Spot each line that carries the word "pose"; copy those lines.

* Dataset records *
↓

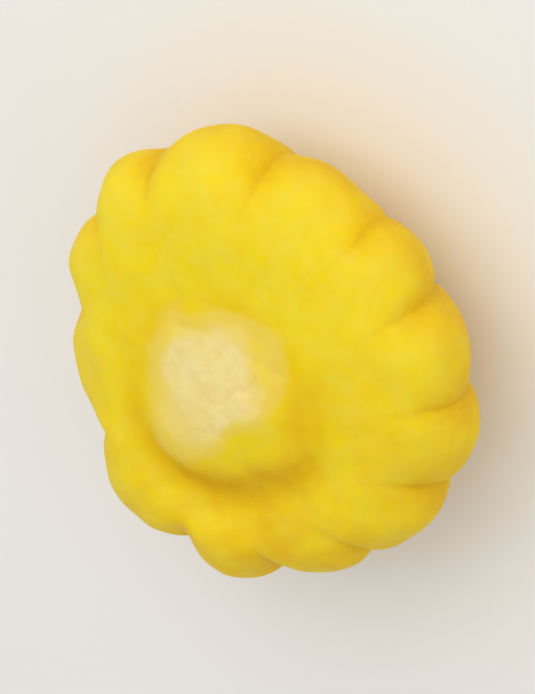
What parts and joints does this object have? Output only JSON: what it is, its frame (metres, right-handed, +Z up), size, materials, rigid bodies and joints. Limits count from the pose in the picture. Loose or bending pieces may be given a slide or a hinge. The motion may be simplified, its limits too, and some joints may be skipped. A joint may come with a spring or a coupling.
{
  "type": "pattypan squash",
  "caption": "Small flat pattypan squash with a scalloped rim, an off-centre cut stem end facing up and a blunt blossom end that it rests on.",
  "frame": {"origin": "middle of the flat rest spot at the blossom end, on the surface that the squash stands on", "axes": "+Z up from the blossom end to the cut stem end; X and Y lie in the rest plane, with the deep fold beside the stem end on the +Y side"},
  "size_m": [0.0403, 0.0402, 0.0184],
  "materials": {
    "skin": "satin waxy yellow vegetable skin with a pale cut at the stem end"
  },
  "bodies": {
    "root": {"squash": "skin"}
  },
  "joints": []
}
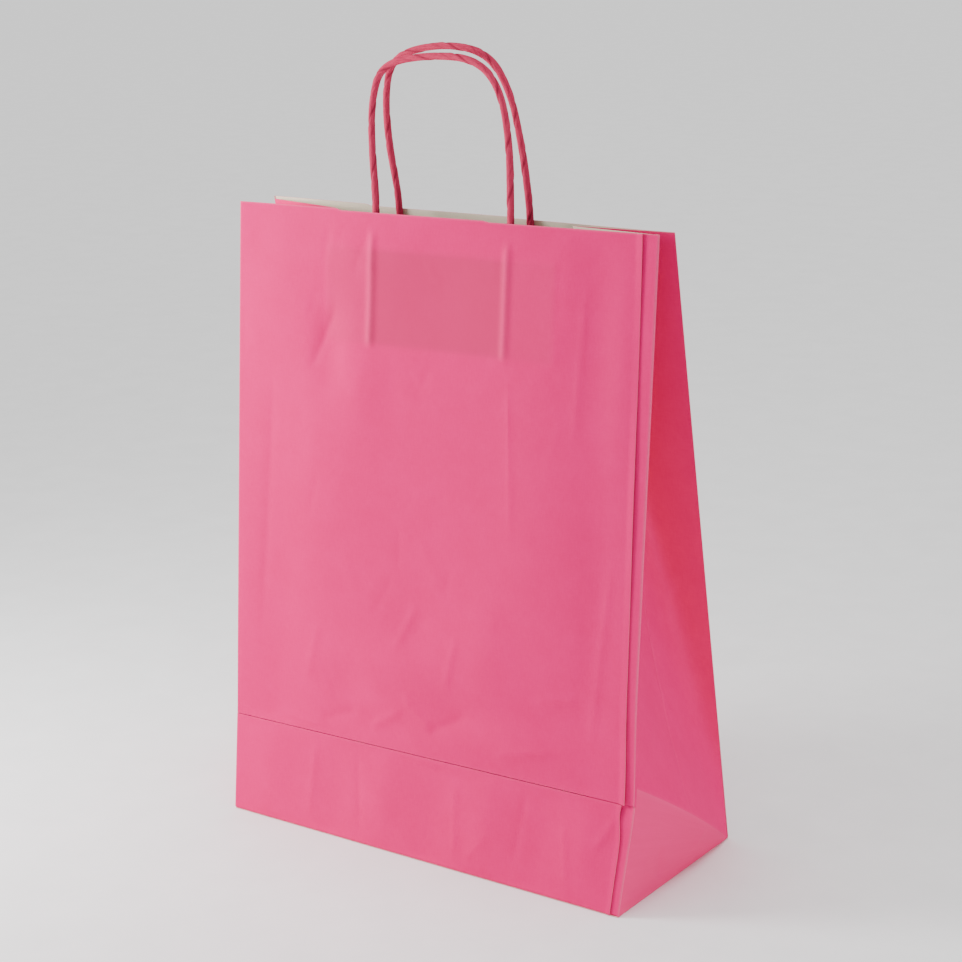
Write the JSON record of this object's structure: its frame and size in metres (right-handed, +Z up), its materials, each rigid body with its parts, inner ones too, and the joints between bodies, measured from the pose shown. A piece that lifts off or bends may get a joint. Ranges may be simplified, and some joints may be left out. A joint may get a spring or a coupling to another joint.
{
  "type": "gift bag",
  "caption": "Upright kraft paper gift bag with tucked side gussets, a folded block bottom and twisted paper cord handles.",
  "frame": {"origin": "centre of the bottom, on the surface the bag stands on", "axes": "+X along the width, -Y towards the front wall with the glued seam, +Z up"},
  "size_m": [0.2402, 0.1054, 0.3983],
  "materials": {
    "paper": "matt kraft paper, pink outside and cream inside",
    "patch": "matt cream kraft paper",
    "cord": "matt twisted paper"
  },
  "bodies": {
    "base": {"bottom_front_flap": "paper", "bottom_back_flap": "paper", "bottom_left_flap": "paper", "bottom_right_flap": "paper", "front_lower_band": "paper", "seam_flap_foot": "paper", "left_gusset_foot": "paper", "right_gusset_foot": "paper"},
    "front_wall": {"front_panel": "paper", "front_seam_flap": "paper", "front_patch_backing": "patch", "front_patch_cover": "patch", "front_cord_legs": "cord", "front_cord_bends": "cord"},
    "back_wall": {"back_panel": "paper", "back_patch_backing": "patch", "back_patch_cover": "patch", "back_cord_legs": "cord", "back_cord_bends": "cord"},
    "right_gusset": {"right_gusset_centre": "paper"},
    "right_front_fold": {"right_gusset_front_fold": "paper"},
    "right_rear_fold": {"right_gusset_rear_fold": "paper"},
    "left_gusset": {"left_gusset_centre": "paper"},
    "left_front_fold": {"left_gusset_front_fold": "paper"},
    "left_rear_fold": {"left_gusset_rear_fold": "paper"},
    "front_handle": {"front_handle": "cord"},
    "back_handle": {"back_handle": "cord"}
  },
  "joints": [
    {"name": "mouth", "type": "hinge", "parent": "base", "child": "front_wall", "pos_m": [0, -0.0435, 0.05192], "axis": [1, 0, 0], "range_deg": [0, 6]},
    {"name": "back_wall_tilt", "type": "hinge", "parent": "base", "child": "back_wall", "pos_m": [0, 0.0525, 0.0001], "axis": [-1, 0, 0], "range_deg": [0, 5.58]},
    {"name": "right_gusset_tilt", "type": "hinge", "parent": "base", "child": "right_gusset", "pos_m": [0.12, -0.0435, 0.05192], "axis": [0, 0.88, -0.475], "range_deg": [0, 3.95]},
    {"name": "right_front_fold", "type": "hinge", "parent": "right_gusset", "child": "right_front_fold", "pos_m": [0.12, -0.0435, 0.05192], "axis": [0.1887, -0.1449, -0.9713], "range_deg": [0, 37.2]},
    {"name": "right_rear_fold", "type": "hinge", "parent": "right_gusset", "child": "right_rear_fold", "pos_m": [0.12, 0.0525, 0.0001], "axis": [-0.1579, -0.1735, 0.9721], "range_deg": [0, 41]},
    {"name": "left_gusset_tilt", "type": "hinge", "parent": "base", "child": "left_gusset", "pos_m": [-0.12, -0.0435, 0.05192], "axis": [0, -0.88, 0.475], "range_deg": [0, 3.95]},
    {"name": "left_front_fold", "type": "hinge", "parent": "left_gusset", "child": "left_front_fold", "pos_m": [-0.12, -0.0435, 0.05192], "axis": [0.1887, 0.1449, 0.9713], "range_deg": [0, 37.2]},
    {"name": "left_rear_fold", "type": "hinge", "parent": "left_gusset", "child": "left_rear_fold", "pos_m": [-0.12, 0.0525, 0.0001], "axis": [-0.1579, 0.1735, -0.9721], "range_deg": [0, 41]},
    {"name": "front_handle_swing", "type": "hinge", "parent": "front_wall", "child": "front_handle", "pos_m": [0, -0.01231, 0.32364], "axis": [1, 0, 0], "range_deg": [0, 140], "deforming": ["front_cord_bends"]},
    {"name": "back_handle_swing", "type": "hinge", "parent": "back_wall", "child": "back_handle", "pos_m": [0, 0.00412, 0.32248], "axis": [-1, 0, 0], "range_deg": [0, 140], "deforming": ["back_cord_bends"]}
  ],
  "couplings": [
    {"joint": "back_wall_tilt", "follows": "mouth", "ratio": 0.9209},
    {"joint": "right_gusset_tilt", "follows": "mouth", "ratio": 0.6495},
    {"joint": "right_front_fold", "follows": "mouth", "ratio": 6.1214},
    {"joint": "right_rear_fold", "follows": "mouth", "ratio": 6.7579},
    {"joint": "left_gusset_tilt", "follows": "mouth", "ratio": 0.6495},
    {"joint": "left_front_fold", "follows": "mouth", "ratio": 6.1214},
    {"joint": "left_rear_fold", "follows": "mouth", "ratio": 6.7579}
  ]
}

↑
↓

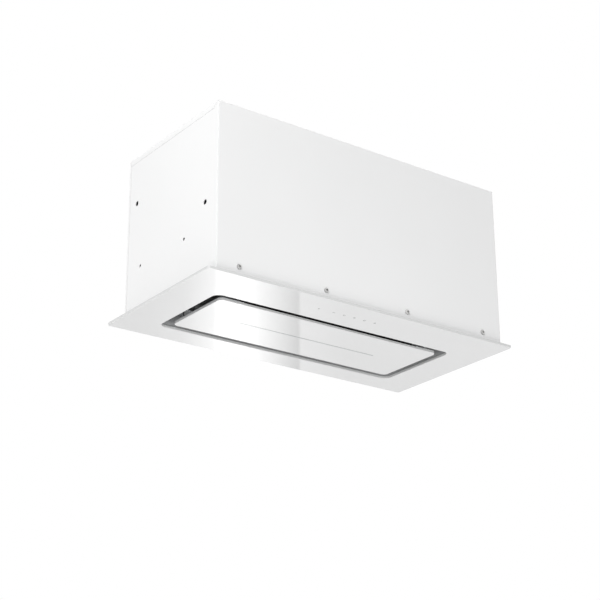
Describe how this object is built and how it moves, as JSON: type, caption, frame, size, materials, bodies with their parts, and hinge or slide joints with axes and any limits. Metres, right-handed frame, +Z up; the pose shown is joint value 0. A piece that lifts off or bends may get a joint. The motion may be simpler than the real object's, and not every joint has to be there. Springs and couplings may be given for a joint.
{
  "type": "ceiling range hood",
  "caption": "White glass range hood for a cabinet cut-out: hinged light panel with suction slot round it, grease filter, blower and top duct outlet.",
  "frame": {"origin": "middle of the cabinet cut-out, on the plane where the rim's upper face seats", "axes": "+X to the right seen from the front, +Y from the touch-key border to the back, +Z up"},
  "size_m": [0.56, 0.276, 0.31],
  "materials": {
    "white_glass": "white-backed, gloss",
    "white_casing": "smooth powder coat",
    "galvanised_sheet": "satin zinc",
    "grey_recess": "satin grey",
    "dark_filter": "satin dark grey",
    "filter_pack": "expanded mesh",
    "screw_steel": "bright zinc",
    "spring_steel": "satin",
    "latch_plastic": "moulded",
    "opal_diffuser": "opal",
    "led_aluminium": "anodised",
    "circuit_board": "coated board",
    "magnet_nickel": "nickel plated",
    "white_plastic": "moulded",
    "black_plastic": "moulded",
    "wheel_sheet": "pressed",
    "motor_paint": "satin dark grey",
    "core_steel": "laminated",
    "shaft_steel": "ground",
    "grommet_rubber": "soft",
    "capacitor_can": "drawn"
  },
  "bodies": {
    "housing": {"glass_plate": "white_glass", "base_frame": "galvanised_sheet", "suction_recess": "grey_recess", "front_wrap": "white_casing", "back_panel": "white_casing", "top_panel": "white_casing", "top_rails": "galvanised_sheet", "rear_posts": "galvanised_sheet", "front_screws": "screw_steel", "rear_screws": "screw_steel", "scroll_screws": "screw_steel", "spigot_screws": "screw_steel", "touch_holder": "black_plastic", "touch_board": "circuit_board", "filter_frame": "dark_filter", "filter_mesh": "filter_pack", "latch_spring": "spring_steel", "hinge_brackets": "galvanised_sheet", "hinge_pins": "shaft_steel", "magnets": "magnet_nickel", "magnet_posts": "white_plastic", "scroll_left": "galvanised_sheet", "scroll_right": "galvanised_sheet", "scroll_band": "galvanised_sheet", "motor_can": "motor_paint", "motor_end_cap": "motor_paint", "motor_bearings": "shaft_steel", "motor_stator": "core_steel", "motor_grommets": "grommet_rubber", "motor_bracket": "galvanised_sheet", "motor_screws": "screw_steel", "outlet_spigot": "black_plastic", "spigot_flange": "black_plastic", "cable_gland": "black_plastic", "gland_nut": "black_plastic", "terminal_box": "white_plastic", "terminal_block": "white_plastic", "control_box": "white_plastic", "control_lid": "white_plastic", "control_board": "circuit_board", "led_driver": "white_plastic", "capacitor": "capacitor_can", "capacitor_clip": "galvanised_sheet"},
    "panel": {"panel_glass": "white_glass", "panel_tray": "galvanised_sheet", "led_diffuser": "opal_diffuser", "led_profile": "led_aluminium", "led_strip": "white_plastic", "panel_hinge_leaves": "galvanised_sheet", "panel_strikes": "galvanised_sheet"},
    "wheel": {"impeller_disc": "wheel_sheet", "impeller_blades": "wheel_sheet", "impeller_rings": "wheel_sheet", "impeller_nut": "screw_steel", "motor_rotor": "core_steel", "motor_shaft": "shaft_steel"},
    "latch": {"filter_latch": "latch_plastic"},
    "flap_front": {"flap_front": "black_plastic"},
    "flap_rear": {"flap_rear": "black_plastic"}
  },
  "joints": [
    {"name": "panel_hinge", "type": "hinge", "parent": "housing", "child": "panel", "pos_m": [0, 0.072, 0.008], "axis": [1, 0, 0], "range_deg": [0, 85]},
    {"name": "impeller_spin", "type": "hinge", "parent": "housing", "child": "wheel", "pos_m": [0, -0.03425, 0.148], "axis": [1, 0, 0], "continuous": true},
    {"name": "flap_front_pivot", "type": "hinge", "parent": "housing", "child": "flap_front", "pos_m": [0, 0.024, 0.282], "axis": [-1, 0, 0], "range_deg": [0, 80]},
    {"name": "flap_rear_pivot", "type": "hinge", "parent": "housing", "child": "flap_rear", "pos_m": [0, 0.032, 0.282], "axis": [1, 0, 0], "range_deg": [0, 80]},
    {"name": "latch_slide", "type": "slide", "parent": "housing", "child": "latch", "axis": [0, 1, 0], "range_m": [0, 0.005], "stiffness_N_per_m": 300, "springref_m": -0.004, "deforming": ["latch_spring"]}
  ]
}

↑
↓

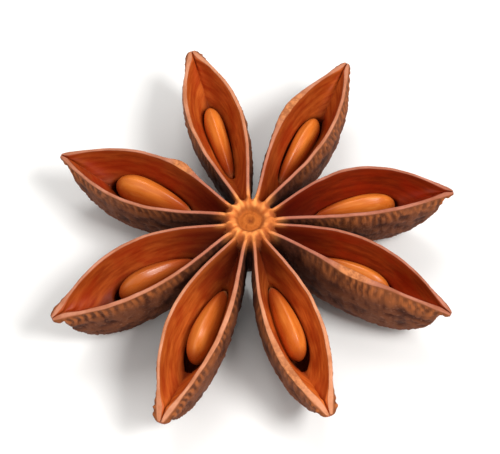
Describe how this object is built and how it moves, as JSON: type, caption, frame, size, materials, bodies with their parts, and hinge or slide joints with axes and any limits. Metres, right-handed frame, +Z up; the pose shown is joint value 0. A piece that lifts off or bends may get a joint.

↑

* Exercise output *
What parts and joints does this object have? Output only JSON: what it is, its frame (metres, right-handed, +Z up), size, materials, rigid bodies and joints. Limits count from the pose in the picture. Loose or bending pieces may be given a slide or a hinge. The motion may be simplified, its limits too, and some joints may be skipped. A joint may come with a spring or a coupling.
Write the JSON record of this object's structure: its frame and size in metres (right-handed, +Z up), its materials, each rigid body with its parts, inner ones too, and the joints between bodies, measured from the pose shown. A piece that lifts off or bends may get a joint. Ranges may be simplified, and some joints may be left out. A joint may get a spring or a coupling to another joint.
Describe how this object is built and how it moves, as JSON: type, caption, frame, size, materials, bodies with their parts, and hinge or slide joints with axes and any limits. Metres, right-handed frame, +Z up; the pose shown is joint value 0. A piece that lifts off or bends may get a joint. The motion may be simpler than the real object's, and not every joint has to be there. Springs and couplings may be given for a joint.
Describe how this object is built and how it moves, as JSON: type, caption, frame, size, materials, bodies with their parts, and hinge or slide joints with axes and any limits. Metres, right-handed frame, +Z up; the pose shown is joint value 0. A piece that lifts off or bends may get a joint.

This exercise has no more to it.